Bernardaud & APE release Pompon’s Head of an Orangutan in porcelain. A technical feat to benefit the World Wide Fund for Nature (WWF)

In 1931, François Pompon unveiled the Head of an Orangutan, a work in black marble depicting the animal with disconcerting realism. Ninety years later, Art for Preventable Extinction (APE), a non-profit organization that acquired one of the three models of the work, presents a limited edition of 499 porcelain pieces made by Bernardaud in its Limoges workshops. A portion of the sales profits will be donated to the World Wide Fund for Nature (WWF), the leading global organization dedicated to protecting the environment.

A work full of humanity

François Pompon is an animal artist who is passionate about his subjects, considered the leader of French animal sculptors.

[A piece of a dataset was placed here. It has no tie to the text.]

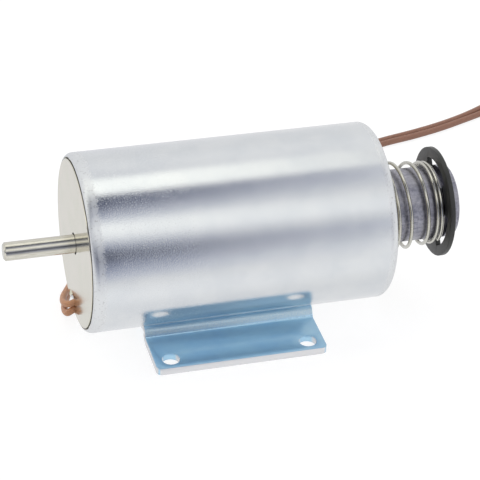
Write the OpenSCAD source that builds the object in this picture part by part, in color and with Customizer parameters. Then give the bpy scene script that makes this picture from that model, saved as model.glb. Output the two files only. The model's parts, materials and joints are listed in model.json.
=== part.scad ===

In 1930, he made the first plaster model of the Head of an Orangutan. As impressive as it is captivating, his work still echoes today by raising contemporary questions such as the relationship between the man and the animal. Pompon, by choosing to work with a primate, the only time he did so, offers a face to face charged with meaning.

“In the Jardin des Plantes in Paris, where François Pompon went every day, he drew on the spot and made clay models, then, once back in his studio, he worked up further drafts. He also reworked the surface of his plasters to get the light to flow over them, trying to convey the sensation of life through his sculptures.”